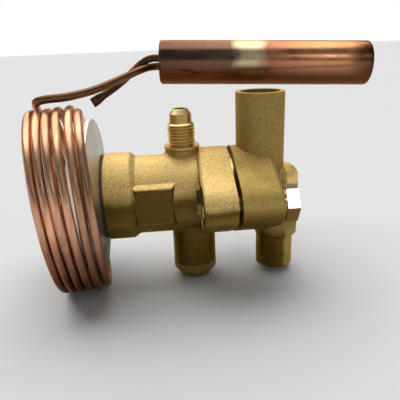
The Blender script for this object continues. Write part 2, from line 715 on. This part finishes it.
def make_thread():
    """A ridge wound round the root cylinder, cut to a flat crest and chamfered at both ends."""
    bpy.ops.mesh.primitive_circle_add(
        vertices=3,
        radius=RIDGE_RADIUS,
        fill_type="NOTHING",
        location=(THREAD_ROOT + RIDGE_RADIUS - RIDGE_SINK, 0, 0),
        rotation=(math.pi / 2, math.pi / 2, 0),
    )
    ridge = bpy.context.object
    ridge.name = "flare_thread"
    settle(ridge)
    apply_modifier(
        ridge,
        "SCREW",
        angle=2 * math.pi,
        screw_offset=THREAD_PITCH,
        iterations=RIDGE_TURNS,
        steps=RIDGE_STEPS,
        render_steps=RIDGE_STEPS,
        axis="Z",
    )
    last = len(ridge.data.vertices) - 1
    for ends in ((0, 1, 2), (last, last - 1, last - 2)):
        select_where(ridge, "vertices", lambda vertex: vertex.index in ends)
        bpy.ops.mesh.edge_face_add()
        bpy.ops.object.mode_set(mode="OBJECT")
    edit_all(ridge)
    bpy.ops.mesh.normals_make_consistent(inside=False)
    bpy.ops.object.mode_set(mode="OBJECT")
    ridge.location = (FLARE_X, 0, RIDGE_START_Z)
    settle(ridge)
    # The blank that trims the ridge to length and crest
    bpy.ops.mesh.primitive_cylinder_add(
        vertices=ROUND_SIDES,
        radius=THREAD_CREST,
        depth=THREAD_TOP_Z - SHOULDER_Z,
        location=(FLARE_X, 0, (THREAD_TOP_Z + SHOULDER_Z) / 2),
    )
    blank = bpy.context.object
    settle(blank)
    for side, chamfer in ((1, THREAD_TOP_CHAMFER), (-1, THREAD_FOOT_CHAMFER)):
        select_where(blank, "polygons", lambda face: face.normal.z * side > 0.9)
        bpy.ops.mesh.bevel(offset=chamfer, segments=1)
        bpy.ops.object.mode_set(mode="OBJECT")
    apply_modifier(ridge, "BOOLEAN", operation="INTERSECT", object=blank, solver="EXACT")
    bpy.data.objects.remove(blank)
    return ridge


def on_thread_rim(vertex):
    """Whether a vertex of the body lies on either end of the plain thread cylinder."""
    reach = math.hypot(vertex.co.x - FLARE_X, vertex.co.y)
    at_end = min(abs(vertex.co.z - SHOULDER_Z), abs(vertex.co.z - THREAD_TOP_Z)) < 2e-5
    return at_end and abs(reach - THREAD_CREST) < 5e-5


power_body = worked_copy("valve_body", "power_body")
select_where(power_body, "vertices", on_thread_rim)
squeeze = THREAD_ROOT / THREAD_CREST
bpy.ops.transform.resize(value=(squeeze, squeeze, 1), center_override=(FLARE_X, 0, SHOULDER_Z))
bpy.ops.object.mode_set(mode="OBJECT")

thread = make_thread()
thread.data.materials.clear()
thread.data.materials.append(bright_brass)
for face in thread.data.polygons:
    face.use_smooth = False
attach(thread, "valve")

power_body.data.materials.append(bright_brass)
for face in power_body.data.polygons:
    if face.center.z > TURNED_FROM_Z:
        face.material_index = 1
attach(power_body, "valve")
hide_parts("valve_body")


# ------------------------------------------------------------------ flange bolts


def bolt_envelope(across, head_top):
    """A round bar round one bolt, coned at the head end as the forging's chamfer is."""
    bpy.ops.mesh.primitive_cylinder_add(
        vertices=ROUND_SIDES,
        radius=BOLT_BAR_RADIUS,
        depth=BOLT_BAR_LENGTH,
        location=(head_top - BOLT_CHAMFER - BOLT_BAR_LENGTH / 2, across, MAIN_AXIS_Z),
        rotation=(0, math.pi / 2, 0),
    )
    envelope = bpy.context.object
    settle(envelope)
    select_where(envelope, "polygons", lambda face: face.normal.x > 0.9)
    bpy.ops.mesh.extrude_region_move(TRANSFORM_OT_translate={"value": (BOLT_CHAMFER, 0, 0)})
    bpy.ops.transform.resize(
        value=(1, BOLT_CHAMFER_SHARE, BOLT_CHAMFER_SHARE), center_override=(head_top, across, MAIN_AXIS_Z)
    )
    bpy.ops.object.mode_set(mode="OBJECT")
    return envelope


bolts = worked_copy("flange_bolts", "hexagon_bolts")
clean_flats(bolts)
head_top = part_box("flange_bolts")[1][0]
first = bolt_envelope(-BOLT_ACROSS, head_top)
second = bolt_envelope(BOLT_ACROSS, head_top)
select_only(first)
second.select_set(True)
bpy.ops.object.join()
apply_modifier(bolts, "BOOLEAN", operation="INTERSECT", object=first, solver="EXACT")
bpy.data.objects.remove(first)
ease_edges(bolts, BOLT_EDGE)
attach(bolts, "valve")
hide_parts("flange_bolts")

# ------------------------------------------------------------------ seal cap
cap = worked_copy("seal_cap", "hexagon_cap")
clean_flats(cap)
ease_edges(cap, CAP_EDGE)
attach(cap, "seal_cap")
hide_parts("seal_cap")


# ------------------------------------------------------------------ springs that shorten


def shortening_spring(cad_name):
    """A spring's own copy that shortens against its fixed seat as its joint moves."""
    spring = worked_copy(cad_name, cad_name + "_wire")
    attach(spring, "valve")
    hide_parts(cad_name)
    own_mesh(spring)


shortening_spring("pin_spring")
shortening_spring("superheat_spring")

# ------------------------------------------------------------------ floor, light, camera
bpy.ops.mesh.primitive_plane_add(size=FLOOR_SIZE, location=(0, 0, FLOOR_Z))
floor = bpy.context.object
floor.name = "floor"
paper = bpy.data.materials.new("paper")
paper.use_nodes = True
tree = paper.node_tree
shader = tree.nodes["Principled BSDF"]
shader.inputs["Base Color"].default_value = (0.72, 0.72, 0.72, 1)
shader.inputs["Roughness"].default_value = 0.9
floor.data.materials.append(paper)

world = bpy.data.worlds.new("studio")
bpy.context.scene.world = world
world.use_nodes = True
tree = world.node_tree
background = tree.nodes["Background"]
sky = node(tree, "ShaderNodeTexCoord", (-900, 0)).outputs["Generated"]
height = node(tree, "ShaderNodeSeparateXYZ", (-700, 0), Vector=sky).outputs["Z"]
bright_wall, dim_ceiling = (1.0, 1.0, 1.0), (0.17, 0.17, 0.17)
room = ramp(
    tree,
    (-450, 0),
    height,
    (0.0, bright_wall),
    (0.12, bright_wall),
    (0.24, dim_ceiling),
    (1.0, dim_ceiling),
)
tree.links.new(room, background.inputs["Color"])
background.inputs["Strength"].default_value = 1.0


def softbox(name, at, look_at, size, power):
    """A square lamp that faces a point."""
    bpy.ops.object.light_add(type="AREA", location=at)
    lamp = bpy.context.object
    lamp.name = name
    lamp.data.size = size
    lamp.data.energy = power
    lamp.rotation_euler = (Vector(look_at) - Vector(at)).to_track_quat("-Z", "Y").to_euler()


bpy.ops.object.light_add(type="SUN", location=(0, 0, 1))
overhead = bpy.context.object
overhead.name = "overhead_lamp"
overhead.data.energy = 3.0
overhead.data.angle = math.radians(80)
towards_light = Vector((-0.12, 0.48, 1))
overhead.rotation_euler = towards_light.to_track_quat("Z", "Y").to_euler()
near_bolt = (0.0082, -0.0276, -0.0369)
softbox("front_lamp", at=(0.157, -0.373, 0.293), look_at=near_bolt, size=0.10, power=0.10)

camera_data = bpy.data.cameras.new("camera")
camera = bpy.data.objects.new("camera", camera_data)
bpy.context.scene.collection.objects.link(camera)
camera_data.sensor_width = 36
camera_data.lens = 38.99
camera_data.clip_start = 0.01
right = Vector((0.9944, -0.0990, -0.0375))
up = Vector((0.0684, 0.3307, 0.9413))
back = Vector((-0.0808, -0.9385, 0.3356))
turn = Matrix((right, up, back)).transposed()
standpoint = Vector((-0.04109, -0.17552, 0.01799))
camera.matrix_world = Matrix.Translation(standpoint) @ turn.to_4x4()
bpy.context.scene.camera = camera

bpy.context.scene.view_settings.view_transform = "Standard"
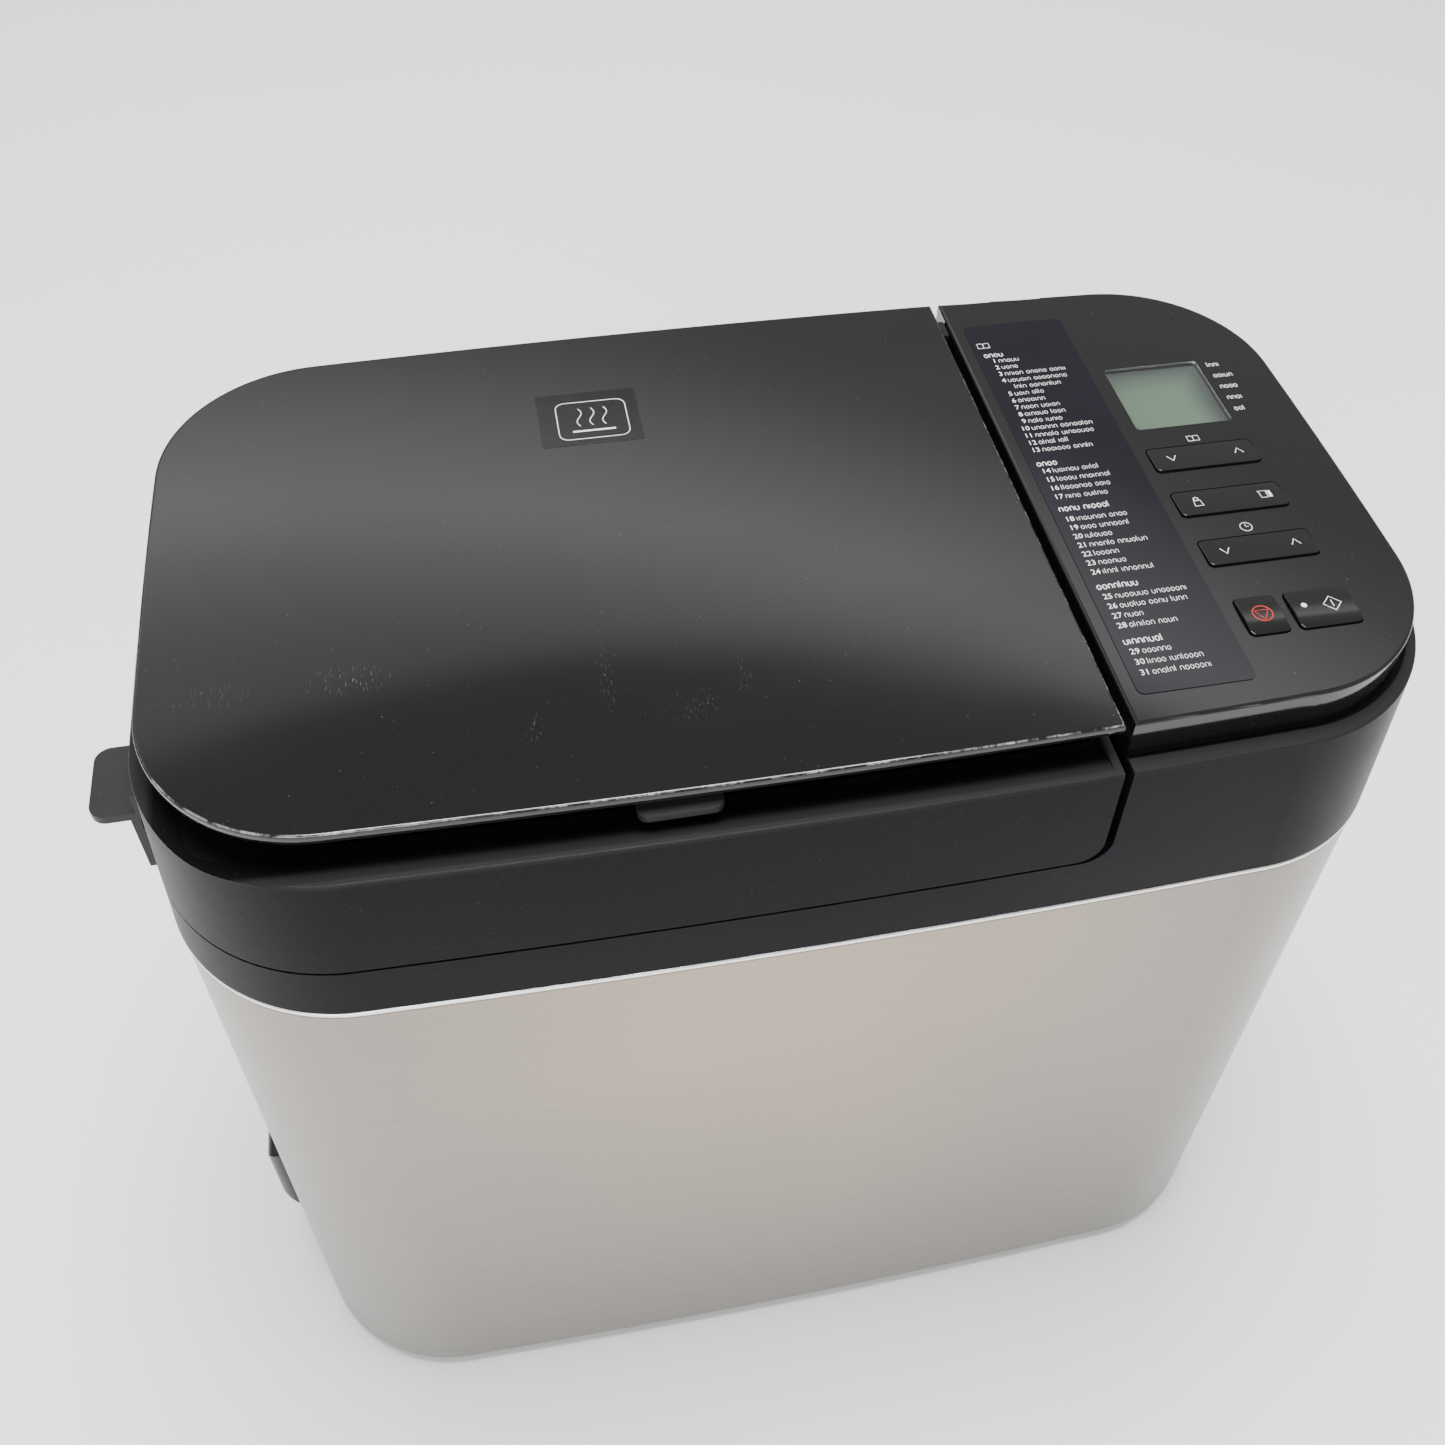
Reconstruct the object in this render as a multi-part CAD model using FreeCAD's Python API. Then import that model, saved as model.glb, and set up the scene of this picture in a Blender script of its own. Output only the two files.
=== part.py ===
"""Bread machine: wide body, lid with dispensers on the left, control panel on the right.

Millimetres.  +X runs to the right along the long side, +Y to the back, +Z up.
Every sub-part is modelled about the middle of the housing and moved to the row's
origin, the middle of the whole object's footprint, as it is written out.
"""
import FreeCAD
import Part
import math
import os

from FreeCAD import Vector

# ---------------------------------------------------------------- driving dimensions
WIDTH = 390.0            # housing, over its bowed ends
DEPTH = 218.4            # housing, over its bowed front and back
FRONT_BOW = 4.5          # how far the front and back bulge at their middles
END_BOW = 1.9            # how far the two ends bulge
CORNER = 58.0            # radius of the four upright corners
WRAP_BOTTOM = 8.0
WRAP_TOP = 284.1
WRAP_SHEET = 0.6
SLEEVE_INSET = 0.6       # sleeve's outer face, inside its rolled rim
TUCK_INSET = 1.7         # collar's skirt inside the sleeve
TRAY_INSET = 2.6
TRAY_INNER_INSET = 5.2
PARTING_Z = 304.3        # top of the collar under the lid
LID_BOTTOM = 305.3
LEDGE_Z = 345.0          # outer edge of the ledge round the gloss panels
TOP_Z = 358.3            # gloss surface
LEDGE_END_INSET = 3.5    # how far the walls lean in at the ends, up to the ledge
LEDGE_FRONT_INSET = 0.8  # and at the front and back
GLOSS_INSET = 7.6        # gloss panels inside the housing outline
LID_END_X = 78.6
CONTROL_START_X = 81.4
WALL = 2.5               # moulded plastic walls
LEDGE_ROUND = 0.9        # rounding of the ledge's outer edge

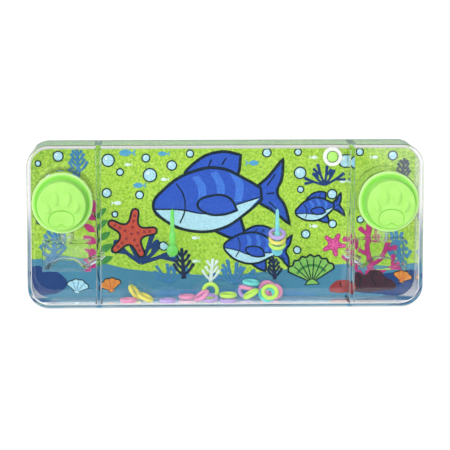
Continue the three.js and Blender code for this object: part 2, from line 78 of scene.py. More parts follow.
class Wire:
    """A socket in a material. Sums, differences, products, quotients and abs of wires add Math nodes."""

    def __init__(self, tree, socket=None):
        self.tree, self.socket = tree, socket

    def node(self, kind, settings=None, sockets=None, output=0):
        node = self.tree.nodes.new("ShaderNode" + kind)
        for name, value in (settings or {}).items():
            setattr(node, name, value)
        for key, value in (sockets or {}).items():
            if isinstance(value, Wire):
                self.tree.links.new(value.socket, node.inputs[key])
            else:
                node.inputs[key].default_value = value
        return Wire(self.tree, node.outputs[output])

    def math(self, operation, *values):
        """A Math node on just these values."""
        return self.node("Math", {"operation": operation}, dict(enumerate(values)))

    def axis(self, number):
        """The place of this point along x, y or z, which are 0, 1 and 2."""
        return self.node("SeparateXYZ", sockets={0: self}, output=number)

    def blend(self, low, high):
        """A colour between two, by this wire from 0 to 1."""
        return self.node("Mix", {"data_type": "RGBA"}, {0: self, 6: low, 7: high}, output=2)

    def step(self, start, end):
        """0 before start and 1 after end, with a smooth rise between."""
        return self.node("MapRange", {"interpolation_type": "SMOOTHSTEP"}, {0: self, 1: start, 2: end})

    def __add__(self, other):
        return self.math("ADD", self, other)

    def __sub__(self, other):
        return self.math("SUBTRACT", self, other)

    def __rsub__(self, other):
        return self.math("SUBTRACT", other, self)

    def __mul__(self, other):
        return self.math("MULTIPLY", self, other)

    def __truediv__(self, other):
        return self.math("DIVIDE", self, other)

    def __abs__(self):
        return self.math("ABSOLUTE", self)

    __radd__ = __add__
    __rmul__ = __mul__


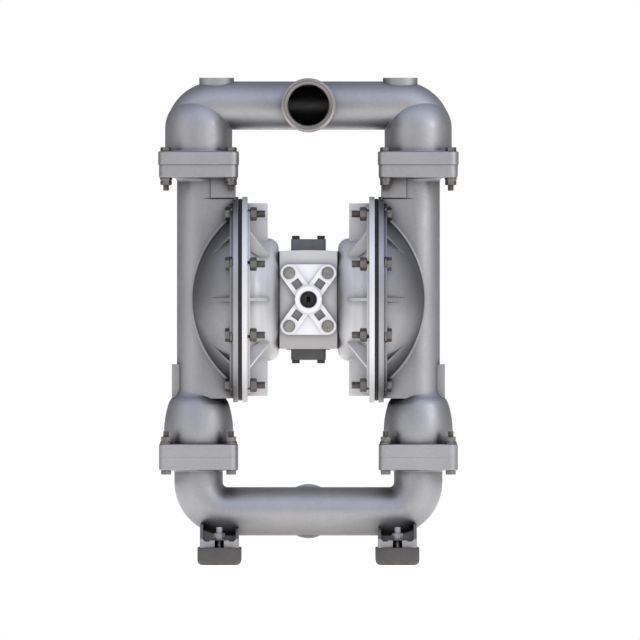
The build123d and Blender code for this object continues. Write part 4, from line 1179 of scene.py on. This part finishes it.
@dataclass
class Feet:
    """Moulded rubber feet with their studs, nuts and washers."""

    shop: Workshop
    edge: float = 7.0 * MM
    lip: float = 1.2 * MM
    hollow: float = 2.2 * MM
    stud_radius: float = 4.3 * MM
    stud_pitch: float = 1.25 * MM
    stud_depth: float = 11 * MM
    nut_flats: float = 13 * MM
    washer_play: float = 0.3 * MM
    groove: float = 0.8 * MM
    seam_height: float = 0.5 * MM
    pole: float = 0.6 * MM
    play: float = 0.02 * MM

    def puck(self, shell: Shell, low: Vector, high: Vector) -> None:
        """Adds one foot.

        Args:
            shell: What it is added to.
            low: Lowest corner of the frame's plain foot.
            high: Highest corner of it.
        """
        radius = (high.x - low.x) / 2
        top = high.z - low.z
        place = Matrix.Translation(((low.x + high.x) / 2, (low.y + high.y) / 2, low.z))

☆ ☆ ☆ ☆

**AIM**
Reproduce word for word the material above, beginning with the line that contains "hide_parts(cad_name)" and ending with the line that contains "floor.data.materials.append(paper)".

**RESULT OF THE TASK**
    hide_parts(cad_name)
    own_mesh(spring)


shortening_spring("pin_spring")
shortening_spring("superheat_spring")

# ------------------------------------------------------------------ floor, light, camera
bpy.ops.mesh.primitive_plane_add(size=FLOOR_SIZE, location=(0, 0, FLOOR_Z))
floor = bpy.context.object
floor.name = "floor"
paper = bpy.data.materials.new("paper")
paper.use_nodes = True
tree = paper.node_tree
shader = tree.nodes["Principled BSDF"]
shader.inputs["Base Color"].default_value = (0.72, 0.72, 0.72, 1)
shader.inputs["Roughness"].default_value = 0.9
floor.data.materials.append(paper)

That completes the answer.